--- start of Available data ---

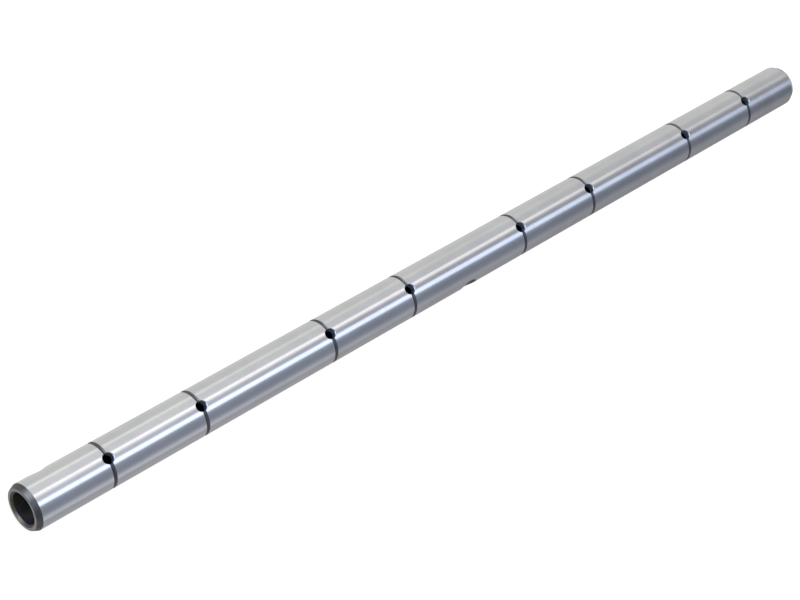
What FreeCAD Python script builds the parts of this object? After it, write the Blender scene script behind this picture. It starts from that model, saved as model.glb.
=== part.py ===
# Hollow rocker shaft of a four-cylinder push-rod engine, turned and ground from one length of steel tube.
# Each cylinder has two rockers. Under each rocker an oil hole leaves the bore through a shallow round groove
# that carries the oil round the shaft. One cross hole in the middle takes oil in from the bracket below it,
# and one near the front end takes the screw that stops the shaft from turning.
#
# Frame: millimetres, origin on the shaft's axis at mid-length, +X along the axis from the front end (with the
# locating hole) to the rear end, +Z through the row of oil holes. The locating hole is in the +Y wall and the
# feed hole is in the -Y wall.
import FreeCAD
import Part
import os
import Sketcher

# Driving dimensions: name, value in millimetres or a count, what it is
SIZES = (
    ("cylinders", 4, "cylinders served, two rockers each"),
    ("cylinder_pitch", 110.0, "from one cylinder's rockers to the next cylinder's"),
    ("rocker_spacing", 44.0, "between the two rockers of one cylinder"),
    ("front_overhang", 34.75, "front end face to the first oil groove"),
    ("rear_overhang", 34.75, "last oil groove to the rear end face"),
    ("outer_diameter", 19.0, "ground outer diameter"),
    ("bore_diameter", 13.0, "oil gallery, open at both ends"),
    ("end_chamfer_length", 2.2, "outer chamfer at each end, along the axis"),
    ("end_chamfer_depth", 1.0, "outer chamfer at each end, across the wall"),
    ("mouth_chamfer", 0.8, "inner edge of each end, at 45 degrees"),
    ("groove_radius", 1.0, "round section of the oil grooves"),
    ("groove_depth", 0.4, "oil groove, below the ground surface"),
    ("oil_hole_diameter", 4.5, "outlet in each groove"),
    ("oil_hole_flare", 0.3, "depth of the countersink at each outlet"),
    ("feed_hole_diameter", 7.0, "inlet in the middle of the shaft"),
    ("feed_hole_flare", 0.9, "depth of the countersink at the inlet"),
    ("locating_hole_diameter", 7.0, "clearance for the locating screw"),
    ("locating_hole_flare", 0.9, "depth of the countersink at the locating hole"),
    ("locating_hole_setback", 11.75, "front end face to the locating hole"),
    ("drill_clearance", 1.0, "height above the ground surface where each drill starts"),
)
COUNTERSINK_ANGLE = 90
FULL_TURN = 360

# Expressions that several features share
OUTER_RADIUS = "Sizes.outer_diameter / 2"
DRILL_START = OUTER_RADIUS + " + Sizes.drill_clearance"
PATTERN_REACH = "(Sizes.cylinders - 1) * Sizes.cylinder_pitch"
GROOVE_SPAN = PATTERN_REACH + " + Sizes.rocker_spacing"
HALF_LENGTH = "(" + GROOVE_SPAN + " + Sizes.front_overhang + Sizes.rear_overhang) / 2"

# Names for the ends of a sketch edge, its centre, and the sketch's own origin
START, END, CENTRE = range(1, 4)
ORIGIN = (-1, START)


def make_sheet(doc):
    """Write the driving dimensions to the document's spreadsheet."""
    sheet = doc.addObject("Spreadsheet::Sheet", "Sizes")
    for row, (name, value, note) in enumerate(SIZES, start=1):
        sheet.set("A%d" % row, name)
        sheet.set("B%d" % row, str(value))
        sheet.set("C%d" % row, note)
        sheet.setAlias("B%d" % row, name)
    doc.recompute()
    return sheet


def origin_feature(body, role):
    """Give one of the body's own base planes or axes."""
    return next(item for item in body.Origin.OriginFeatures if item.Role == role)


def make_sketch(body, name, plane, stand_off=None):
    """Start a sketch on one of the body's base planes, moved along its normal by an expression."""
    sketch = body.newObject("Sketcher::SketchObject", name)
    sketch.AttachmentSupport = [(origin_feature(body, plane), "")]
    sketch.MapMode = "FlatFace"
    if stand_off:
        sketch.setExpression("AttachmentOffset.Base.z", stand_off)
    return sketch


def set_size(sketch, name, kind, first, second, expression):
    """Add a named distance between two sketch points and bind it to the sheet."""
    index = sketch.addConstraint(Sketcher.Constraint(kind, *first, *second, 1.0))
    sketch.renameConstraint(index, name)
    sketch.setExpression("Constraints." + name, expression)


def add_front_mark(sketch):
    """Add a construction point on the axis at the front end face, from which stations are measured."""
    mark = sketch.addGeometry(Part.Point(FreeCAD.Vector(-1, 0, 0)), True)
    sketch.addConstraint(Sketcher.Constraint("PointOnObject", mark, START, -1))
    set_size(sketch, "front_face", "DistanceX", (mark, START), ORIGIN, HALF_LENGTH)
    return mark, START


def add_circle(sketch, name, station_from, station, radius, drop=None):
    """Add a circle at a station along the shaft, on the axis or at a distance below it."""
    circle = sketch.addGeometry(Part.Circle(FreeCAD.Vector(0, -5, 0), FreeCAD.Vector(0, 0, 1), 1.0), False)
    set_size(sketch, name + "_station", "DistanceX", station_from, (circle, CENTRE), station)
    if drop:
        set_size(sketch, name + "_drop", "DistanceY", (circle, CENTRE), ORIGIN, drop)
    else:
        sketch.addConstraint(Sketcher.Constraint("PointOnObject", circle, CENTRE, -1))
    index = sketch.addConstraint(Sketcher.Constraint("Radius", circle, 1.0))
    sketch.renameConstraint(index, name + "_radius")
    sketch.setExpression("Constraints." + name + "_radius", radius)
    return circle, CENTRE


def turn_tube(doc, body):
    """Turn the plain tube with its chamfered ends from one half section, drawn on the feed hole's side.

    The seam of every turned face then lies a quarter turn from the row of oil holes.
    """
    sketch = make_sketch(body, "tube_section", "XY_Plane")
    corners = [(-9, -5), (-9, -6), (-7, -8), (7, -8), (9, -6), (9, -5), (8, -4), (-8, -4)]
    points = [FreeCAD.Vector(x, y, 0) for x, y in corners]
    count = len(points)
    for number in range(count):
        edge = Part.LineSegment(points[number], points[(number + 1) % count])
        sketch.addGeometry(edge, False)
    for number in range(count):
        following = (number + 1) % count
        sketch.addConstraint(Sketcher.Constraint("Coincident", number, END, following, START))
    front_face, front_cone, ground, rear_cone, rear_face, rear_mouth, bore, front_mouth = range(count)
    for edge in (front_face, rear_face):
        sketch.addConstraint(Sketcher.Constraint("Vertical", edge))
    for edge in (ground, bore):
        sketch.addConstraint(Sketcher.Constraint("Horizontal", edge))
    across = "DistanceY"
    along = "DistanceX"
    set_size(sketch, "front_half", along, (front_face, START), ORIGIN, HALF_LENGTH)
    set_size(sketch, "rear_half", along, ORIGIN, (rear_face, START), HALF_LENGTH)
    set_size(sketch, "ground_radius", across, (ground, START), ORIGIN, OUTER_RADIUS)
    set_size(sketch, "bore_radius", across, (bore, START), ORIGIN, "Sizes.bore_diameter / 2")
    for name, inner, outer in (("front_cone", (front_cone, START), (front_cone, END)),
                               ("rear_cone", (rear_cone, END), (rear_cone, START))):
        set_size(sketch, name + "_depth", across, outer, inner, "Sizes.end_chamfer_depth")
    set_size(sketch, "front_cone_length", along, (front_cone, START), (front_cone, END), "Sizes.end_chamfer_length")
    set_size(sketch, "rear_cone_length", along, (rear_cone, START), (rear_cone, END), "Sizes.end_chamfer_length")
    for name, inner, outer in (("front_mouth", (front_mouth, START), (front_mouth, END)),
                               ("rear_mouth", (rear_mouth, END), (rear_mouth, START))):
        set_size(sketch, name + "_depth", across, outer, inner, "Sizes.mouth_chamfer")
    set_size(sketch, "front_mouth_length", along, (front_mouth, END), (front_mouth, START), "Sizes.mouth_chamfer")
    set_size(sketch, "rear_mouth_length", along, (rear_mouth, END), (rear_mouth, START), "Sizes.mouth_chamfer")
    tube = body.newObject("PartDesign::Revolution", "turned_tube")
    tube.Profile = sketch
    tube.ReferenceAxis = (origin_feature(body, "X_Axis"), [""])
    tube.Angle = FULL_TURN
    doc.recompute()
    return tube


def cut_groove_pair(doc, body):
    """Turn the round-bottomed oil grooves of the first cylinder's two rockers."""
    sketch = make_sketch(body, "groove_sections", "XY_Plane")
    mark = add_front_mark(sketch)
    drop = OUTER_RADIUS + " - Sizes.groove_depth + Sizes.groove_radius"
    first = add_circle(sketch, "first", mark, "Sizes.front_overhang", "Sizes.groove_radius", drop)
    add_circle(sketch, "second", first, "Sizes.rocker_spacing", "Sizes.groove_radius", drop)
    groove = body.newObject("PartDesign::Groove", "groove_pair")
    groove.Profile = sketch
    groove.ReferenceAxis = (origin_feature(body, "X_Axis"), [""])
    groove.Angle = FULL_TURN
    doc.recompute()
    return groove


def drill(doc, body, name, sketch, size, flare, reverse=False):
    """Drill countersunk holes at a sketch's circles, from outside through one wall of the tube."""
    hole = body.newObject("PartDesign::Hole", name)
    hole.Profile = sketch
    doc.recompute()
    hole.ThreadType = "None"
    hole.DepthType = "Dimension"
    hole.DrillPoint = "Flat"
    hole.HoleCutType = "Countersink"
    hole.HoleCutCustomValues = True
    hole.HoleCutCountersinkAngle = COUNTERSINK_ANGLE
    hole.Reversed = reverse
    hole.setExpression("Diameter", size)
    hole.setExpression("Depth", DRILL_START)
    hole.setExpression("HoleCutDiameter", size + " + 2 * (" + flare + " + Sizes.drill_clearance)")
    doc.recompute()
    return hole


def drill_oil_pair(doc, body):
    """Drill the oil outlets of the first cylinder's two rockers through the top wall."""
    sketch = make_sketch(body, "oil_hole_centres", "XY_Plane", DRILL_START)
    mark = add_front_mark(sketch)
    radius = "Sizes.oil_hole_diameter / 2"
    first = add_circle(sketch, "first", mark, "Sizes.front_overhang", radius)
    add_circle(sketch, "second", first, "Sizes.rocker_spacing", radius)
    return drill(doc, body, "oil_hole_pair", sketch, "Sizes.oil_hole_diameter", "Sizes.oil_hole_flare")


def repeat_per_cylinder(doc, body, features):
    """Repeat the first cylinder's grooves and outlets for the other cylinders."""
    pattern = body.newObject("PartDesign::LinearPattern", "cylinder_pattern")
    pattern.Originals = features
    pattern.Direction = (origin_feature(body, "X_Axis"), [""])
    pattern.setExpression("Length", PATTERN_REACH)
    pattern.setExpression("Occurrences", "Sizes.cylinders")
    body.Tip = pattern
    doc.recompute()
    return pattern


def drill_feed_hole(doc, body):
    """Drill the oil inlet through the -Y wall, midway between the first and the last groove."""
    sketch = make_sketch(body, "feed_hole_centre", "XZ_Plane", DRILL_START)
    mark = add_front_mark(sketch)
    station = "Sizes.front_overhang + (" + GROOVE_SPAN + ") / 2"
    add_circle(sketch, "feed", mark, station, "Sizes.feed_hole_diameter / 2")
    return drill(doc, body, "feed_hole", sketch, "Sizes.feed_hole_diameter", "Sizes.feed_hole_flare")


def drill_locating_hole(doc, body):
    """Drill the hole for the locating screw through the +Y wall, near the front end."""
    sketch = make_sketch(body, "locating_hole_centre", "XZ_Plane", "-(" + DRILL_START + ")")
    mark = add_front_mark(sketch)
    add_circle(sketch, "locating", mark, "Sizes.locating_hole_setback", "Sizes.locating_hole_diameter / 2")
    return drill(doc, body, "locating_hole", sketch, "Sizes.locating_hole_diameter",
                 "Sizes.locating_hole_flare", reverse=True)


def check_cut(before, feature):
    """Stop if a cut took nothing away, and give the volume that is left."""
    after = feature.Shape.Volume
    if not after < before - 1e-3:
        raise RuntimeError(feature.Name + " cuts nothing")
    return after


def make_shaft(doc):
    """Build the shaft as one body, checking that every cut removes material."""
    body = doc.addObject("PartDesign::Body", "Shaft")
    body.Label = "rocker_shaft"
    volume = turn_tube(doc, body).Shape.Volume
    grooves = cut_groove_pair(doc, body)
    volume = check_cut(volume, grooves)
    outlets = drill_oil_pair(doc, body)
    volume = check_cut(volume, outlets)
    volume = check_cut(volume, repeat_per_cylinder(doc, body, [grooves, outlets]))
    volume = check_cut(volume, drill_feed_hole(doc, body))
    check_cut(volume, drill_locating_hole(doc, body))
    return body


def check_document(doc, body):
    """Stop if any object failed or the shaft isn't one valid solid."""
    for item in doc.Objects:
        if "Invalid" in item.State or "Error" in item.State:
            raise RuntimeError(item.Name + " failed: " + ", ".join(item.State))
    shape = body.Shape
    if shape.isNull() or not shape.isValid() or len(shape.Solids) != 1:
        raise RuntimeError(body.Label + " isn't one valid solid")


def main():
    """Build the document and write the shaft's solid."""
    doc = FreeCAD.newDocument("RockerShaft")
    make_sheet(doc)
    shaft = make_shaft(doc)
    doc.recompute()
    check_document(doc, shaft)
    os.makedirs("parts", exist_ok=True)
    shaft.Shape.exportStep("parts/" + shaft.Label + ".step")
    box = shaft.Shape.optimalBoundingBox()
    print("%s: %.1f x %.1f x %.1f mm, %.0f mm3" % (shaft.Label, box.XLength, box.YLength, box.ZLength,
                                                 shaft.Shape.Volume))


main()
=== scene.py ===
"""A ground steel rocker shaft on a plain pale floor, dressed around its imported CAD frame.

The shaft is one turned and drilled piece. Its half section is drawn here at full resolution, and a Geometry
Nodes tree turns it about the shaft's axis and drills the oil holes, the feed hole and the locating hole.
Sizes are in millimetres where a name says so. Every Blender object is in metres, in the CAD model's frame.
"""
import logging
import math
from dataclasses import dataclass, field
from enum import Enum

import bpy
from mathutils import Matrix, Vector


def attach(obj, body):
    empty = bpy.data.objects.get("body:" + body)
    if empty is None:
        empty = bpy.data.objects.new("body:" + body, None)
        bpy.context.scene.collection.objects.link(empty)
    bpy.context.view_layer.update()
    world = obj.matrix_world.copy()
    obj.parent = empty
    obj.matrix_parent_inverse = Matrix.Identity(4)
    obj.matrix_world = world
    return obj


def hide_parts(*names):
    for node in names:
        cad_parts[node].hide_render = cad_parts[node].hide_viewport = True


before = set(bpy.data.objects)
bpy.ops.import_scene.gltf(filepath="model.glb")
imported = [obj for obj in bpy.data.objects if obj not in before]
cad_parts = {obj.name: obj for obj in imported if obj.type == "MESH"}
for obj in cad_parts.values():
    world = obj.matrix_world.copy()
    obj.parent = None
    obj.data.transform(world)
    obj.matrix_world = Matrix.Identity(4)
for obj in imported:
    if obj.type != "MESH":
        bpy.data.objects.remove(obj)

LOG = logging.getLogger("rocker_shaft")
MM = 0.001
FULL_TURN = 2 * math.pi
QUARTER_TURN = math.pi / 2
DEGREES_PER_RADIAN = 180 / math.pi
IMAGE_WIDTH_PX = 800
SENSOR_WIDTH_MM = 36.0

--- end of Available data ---

_Instructions for the task_:
Quote exactly the lines running from the start of the listing above through the line where "import Sketcher" is found, and output no other lines.

_Output of the exercise_:
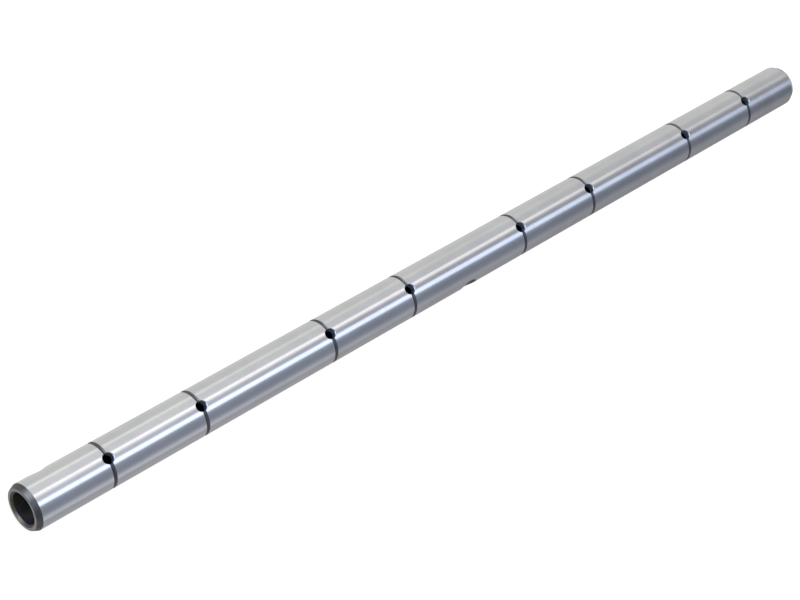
What FreeCAD Python script builds the parts of this object? After it, write the Blender scene script behind this picture. It starts from that model, saved as model.glb.
=== part.py ===
# Hollow rocker shaft of a four-cylinder push-rod engine, turned and ground from one length of steel tube.
# Each cylinder has two rockers. Under each rocker an oil hole leaves the bore through a shallow round groove
# that carries the oil round the shaft. One cross hole in the middle takes oil in from the bracket below it,
# and one near the front end takes the screw that stops the shaft from turning.
#
# Frame: millimetres, origin on the shaft's axis at mid-length, +X along the axis from the front end (with the
# locating hole) to the rear end, +Z through the row of oil holes. The locating hole is in the +Y wall and the
# feed hole is in the -Y wall.
import FreeCAD
import Part
import os
import Sketcher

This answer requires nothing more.